# TO BE DONE:
Reproduce precisely the lines of the listing below, starting with the line that contains "obj.parent = empty" and stopping after the line that contains "SOIL_SHOWS_ABOVE = 85"; include nothing else.

— START OF STORED DATA —

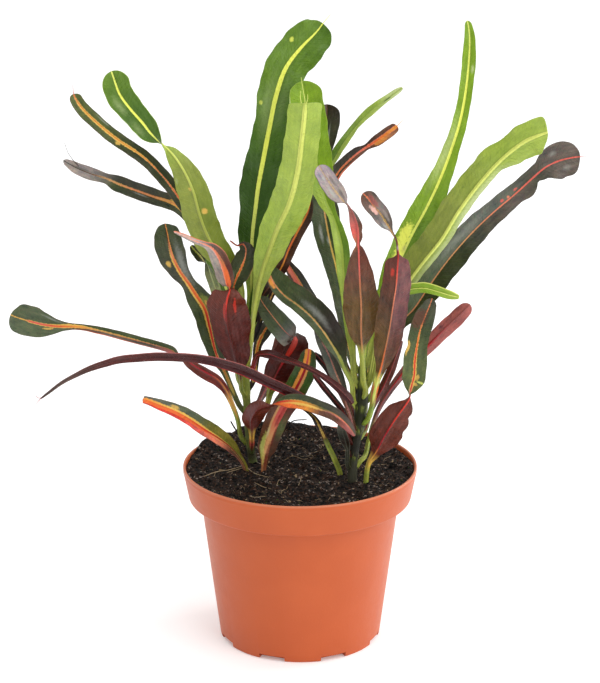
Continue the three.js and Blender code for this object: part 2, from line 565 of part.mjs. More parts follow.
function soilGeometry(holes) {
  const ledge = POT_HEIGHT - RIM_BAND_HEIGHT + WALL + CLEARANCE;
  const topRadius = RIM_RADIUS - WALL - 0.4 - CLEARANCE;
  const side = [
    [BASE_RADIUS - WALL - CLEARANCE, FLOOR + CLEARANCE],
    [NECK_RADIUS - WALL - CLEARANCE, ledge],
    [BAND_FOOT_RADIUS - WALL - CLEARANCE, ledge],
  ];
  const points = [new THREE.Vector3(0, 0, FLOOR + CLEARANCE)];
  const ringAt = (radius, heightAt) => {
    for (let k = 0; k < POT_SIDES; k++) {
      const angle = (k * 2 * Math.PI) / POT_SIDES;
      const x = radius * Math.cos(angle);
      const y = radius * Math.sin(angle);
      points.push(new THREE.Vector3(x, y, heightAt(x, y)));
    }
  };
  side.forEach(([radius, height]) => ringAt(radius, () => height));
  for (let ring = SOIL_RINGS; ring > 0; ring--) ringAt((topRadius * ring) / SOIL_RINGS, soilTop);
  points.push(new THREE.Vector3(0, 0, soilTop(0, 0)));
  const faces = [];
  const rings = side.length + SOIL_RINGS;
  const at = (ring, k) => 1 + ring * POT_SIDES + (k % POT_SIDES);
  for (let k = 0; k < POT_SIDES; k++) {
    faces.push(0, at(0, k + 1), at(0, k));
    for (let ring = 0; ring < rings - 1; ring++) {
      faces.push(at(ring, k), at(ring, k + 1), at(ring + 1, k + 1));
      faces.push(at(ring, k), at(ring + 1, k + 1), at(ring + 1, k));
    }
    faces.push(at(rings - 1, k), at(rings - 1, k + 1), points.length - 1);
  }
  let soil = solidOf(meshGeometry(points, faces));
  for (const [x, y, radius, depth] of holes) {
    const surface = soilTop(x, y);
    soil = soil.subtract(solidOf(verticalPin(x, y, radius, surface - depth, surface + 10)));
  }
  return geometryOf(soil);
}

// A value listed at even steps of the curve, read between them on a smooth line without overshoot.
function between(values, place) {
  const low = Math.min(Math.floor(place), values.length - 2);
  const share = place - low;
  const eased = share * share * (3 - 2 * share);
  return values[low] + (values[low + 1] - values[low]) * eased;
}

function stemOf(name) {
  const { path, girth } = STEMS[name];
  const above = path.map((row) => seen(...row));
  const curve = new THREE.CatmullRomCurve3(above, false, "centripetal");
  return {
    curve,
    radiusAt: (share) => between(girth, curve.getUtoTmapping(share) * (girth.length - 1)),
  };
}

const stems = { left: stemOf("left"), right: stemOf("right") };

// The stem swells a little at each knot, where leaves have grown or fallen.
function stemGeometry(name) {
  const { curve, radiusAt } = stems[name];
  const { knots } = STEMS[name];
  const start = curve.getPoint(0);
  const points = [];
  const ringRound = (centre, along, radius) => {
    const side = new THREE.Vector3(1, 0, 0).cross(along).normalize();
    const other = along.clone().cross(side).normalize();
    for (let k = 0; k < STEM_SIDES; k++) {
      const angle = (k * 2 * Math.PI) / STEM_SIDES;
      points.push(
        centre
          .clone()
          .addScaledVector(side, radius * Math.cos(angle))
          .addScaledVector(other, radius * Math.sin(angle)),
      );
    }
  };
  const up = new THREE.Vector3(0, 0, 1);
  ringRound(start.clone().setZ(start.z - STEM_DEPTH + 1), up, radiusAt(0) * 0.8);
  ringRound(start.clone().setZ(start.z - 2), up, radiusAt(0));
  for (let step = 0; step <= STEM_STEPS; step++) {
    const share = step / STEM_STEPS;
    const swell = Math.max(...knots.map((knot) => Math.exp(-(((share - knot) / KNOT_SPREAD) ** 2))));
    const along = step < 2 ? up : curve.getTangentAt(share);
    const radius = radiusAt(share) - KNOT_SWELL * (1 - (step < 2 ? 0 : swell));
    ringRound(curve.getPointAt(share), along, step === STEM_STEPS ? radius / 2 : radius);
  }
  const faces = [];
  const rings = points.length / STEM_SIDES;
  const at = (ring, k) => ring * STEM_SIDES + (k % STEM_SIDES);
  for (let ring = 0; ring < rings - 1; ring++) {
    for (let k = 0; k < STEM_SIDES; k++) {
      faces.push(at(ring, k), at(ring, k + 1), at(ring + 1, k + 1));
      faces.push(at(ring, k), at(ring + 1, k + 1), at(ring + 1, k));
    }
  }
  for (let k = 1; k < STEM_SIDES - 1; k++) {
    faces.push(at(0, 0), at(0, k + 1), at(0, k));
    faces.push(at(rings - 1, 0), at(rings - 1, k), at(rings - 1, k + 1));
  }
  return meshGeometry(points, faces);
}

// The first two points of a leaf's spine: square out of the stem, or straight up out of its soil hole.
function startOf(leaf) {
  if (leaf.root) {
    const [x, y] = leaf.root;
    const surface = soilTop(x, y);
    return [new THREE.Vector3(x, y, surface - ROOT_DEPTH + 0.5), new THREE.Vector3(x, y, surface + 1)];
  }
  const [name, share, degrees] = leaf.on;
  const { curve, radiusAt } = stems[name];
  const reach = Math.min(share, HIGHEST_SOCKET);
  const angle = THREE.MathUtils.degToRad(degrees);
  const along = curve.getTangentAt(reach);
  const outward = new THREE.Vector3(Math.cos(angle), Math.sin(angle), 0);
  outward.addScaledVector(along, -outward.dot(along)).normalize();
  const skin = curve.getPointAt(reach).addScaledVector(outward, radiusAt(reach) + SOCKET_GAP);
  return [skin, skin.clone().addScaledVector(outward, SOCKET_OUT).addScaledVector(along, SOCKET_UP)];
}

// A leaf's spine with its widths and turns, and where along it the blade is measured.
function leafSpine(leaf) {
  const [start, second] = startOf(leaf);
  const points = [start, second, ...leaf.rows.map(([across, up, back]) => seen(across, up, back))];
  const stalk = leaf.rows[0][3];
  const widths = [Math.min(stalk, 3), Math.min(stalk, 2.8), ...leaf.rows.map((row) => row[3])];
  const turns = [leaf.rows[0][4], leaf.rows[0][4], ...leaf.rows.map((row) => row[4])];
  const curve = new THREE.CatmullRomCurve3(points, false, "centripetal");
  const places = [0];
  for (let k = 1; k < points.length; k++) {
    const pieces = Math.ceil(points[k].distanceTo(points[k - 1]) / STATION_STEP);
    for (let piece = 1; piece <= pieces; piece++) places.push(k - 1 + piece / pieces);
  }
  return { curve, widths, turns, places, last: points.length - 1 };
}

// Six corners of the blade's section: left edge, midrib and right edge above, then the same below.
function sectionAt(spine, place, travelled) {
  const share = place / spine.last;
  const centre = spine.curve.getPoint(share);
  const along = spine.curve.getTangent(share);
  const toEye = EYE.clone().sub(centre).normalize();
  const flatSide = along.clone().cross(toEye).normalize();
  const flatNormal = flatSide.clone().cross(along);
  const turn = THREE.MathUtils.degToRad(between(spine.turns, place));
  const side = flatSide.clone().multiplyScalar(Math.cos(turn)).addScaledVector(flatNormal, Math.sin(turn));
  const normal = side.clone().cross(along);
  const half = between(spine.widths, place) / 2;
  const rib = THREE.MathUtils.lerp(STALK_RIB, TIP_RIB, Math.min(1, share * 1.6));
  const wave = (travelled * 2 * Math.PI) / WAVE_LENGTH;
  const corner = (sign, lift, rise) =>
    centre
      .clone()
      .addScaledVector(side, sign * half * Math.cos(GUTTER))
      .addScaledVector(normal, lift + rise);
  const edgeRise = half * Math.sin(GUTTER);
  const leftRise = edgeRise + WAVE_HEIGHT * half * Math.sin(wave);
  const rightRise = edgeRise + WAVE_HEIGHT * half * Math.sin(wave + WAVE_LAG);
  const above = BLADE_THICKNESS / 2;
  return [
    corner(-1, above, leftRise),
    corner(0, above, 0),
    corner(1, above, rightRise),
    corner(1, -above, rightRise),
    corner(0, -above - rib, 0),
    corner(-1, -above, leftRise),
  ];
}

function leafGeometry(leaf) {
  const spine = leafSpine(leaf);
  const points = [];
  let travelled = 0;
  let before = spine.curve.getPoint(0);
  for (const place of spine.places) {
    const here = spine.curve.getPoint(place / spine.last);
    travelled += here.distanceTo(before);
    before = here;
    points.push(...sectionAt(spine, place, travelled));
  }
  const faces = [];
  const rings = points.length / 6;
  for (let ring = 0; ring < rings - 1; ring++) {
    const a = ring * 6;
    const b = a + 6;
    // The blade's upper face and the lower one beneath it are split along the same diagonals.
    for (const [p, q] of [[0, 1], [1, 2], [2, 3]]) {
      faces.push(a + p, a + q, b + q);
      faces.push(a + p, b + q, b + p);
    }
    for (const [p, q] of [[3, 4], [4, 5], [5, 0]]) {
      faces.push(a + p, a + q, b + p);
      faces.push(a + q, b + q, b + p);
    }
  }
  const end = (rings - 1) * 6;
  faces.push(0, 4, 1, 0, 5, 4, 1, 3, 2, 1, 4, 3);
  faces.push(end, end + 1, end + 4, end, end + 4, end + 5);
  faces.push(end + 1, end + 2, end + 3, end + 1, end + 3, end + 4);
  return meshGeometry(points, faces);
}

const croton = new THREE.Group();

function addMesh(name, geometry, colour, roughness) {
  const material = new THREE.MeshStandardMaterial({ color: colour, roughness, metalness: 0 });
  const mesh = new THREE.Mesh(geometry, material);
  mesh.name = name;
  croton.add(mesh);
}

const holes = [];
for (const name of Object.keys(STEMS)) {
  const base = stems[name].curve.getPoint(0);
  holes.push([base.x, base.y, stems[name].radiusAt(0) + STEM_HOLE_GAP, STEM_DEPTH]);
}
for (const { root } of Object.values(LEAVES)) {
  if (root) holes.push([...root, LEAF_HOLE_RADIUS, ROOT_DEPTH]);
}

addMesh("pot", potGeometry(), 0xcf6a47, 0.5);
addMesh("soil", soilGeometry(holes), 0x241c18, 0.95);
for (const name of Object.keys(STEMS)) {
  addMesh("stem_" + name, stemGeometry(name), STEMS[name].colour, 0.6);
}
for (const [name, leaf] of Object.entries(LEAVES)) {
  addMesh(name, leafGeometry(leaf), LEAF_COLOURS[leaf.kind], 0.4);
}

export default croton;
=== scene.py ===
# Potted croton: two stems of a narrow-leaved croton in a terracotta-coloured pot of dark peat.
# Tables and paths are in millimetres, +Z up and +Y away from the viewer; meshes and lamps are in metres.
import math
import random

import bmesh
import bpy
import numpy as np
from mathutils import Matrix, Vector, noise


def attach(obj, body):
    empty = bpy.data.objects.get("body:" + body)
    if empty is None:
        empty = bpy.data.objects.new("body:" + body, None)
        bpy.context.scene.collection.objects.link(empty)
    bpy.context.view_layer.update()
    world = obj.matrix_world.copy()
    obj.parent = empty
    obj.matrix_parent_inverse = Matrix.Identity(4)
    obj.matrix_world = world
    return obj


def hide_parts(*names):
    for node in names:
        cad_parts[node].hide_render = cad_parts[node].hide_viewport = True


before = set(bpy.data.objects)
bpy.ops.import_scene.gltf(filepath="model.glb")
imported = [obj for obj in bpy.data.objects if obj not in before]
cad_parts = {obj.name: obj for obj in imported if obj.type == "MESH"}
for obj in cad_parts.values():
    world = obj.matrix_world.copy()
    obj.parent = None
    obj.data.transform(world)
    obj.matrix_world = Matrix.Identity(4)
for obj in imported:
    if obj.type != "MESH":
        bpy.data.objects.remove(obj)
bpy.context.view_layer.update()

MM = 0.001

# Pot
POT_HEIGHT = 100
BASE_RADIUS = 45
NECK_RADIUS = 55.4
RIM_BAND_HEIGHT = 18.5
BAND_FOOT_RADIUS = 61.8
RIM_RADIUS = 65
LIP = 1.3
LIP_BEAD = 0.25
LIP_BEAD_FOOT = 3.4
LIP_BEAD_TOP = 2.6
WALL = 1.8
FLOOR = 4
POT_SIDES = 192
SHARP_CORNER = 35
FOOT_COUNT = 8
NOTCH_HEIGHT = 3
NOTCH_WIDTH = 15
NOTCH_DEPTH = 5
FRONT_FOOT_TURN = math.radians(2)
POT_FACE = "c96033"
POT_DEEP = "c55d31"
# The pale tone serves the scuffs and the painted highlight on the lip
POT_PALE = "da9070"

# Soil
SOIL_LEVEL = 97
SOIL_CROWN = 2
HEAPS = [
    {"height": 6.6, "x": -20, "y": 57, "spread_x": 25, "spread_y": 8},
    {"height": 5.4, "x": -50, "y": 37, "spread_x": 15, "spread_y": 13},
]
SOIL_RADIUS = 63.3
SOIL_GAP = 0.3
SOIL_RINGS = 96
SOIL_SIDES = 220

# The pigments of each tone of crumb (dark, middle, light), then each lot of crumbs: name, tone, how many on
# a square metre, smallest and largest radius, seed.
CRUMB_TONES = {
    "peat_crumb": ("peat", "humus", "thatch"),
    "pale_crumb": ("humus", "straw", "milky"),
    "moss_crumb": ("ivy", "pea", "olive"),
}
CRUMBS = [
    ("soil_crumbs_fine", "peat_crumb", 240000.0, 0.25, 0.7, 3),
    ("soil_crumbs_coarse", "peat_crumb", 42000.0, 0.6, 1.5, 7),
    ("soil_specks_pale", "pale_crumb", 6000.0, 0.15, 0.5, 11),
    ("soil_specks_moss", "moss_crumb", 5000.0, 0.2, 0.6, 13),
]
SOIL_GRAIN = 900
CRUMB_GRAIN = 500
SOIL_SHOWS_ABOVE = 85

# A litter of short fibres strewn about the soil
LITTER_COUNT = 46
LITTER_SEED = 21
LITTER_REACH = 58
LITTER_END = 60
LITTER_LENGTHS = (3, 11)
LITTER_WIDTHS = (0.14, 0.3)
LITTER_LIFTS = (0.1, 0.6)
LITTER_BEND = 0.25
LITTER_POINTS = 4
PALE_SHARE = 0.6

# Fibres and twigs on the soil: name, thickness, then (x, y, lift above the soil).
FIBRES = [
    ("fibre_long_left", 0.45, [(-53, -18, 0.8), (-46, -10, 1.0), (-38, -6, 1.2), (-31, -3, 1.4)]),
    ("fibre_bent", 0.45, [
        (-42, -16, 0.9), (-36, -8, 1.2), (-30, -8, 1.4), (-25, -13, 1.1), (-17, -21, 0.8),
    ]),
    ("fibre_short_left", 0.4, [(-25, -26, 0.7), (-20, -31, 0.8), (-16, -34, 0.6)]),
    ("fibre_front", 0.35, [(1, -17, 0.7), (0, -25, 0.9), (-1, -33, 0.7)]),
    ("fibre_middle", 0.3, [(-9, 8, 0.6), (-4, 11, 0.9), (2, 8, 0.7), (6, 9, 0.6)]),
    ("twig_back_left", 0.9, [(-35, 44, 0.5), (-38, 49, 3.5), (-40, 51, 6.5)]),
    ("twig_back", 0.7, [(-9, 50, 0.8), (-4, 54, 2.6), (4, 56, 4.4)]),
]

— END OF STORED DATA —

# EXERCISE RESULT:
    obj.parent = empty
    obj.matrix_parent_inverse = Matrix.Identity(4)
    obj.matrix_world = world
    return obj


def hide_parts(*names):
    for node in names:
        cad_parts[node].hide_render = cad_parts[node].hide_viewport = True


before = set(bpy.data.objects)
bpy.ops.import_scene.gltf(filepath="model.glb")
imported = [obj for obj in bpy.data.objects if obj not in before]
cad_parts = {obj.name: obj for obj in imported if obj.type == "MESH"}
for obj in cad_parts.values():
    world = obj.matrix_world.copy()
    obj.parent = None
    obj.data.transform(world)
    obj.matrix_world = Matrix.Identity(4)
for obj in imported:
    if obj.type != "MESH":
        bpy.data.objects.remove(obj)
bpy.context.view_layer.update()

MM = 0.001

# Pot
POT_HEIGHT = 100
BASE_RADIUS = 45
NECK_RADIUS = 55.4
RIM_BAND_HEIGHT = 18.5
BAND_FOOT_RADIUS = 61.8
RIM_RADIUS = 65
LIP = 1.3
LIP_BEAD = 0.25
LIP_BEAD_FOOT = 3.4
LIP_BEAD_TOP = 2.6
WALL = 1.8
FLOOR = 4
POT_SIDES = 192
SHARP_CORNER = 35
FOOT_COUNT = 8
NOTCH_HEIGHT = 3
NOTCH_WIDTH = 15
NOTCH_DEPTH = 5
FRONT_FOOT_TURN = math.radians(2)
POT_FACE = "c96033"
POT_DEEP = "c55d31"
# The pale tone serves the scuffs and the painted highlight on the lip
POT_PALE = "da9070"

# Soil
SOIL_LEVEL = 97
SOIL_CROWN = 2
HEAPS = [
    {"height": 6.6, "x": -20, "y": 57, "spread_x": 25, "spread_y": 8},
    {"height": 5.4, "x": -50, "y": 37, "spread_x": 15, "spread_y": 13},
]
SOIL_RADIUS = 63.3
SOIL_GAP = 0.3
SOIL_RINGS = 96
SOIL_SIDES = 220

# The pigments of each tone of crumb (dark, middle, light), then each lot of crumbs: name, tone, how many on
# a square metre, smallest and largest radius, seed.
CRUMB_TONES = {
    "peat_crumb": ("peat", "humus", "thatch"),
    "pale_crumb": ("humus", "straw", "milky"),
    "moss_crumb": ("ivy", "pea", "olive"),
}
CRUMBS = [
    ("soil_crumbs_fine", "peat_crumb", 240000.0, 0.25, 0.7, 3),
    ("soil_crumbs_coarse", "peat_crumb", 42000.0, 0.6, 1.5, 7),
    ("soil_specks_pale", "pale_crumb", 6000.0, 0.15, 0.5, 11),
    ("soil_specks_moss", "moss_crumb", 5000.0, 0.2, 0.6, 13),
]
SOIL_GRAIN = 900
CRUMB_GRAIN = 500
SOIL_SHOWS_ABOVE = 85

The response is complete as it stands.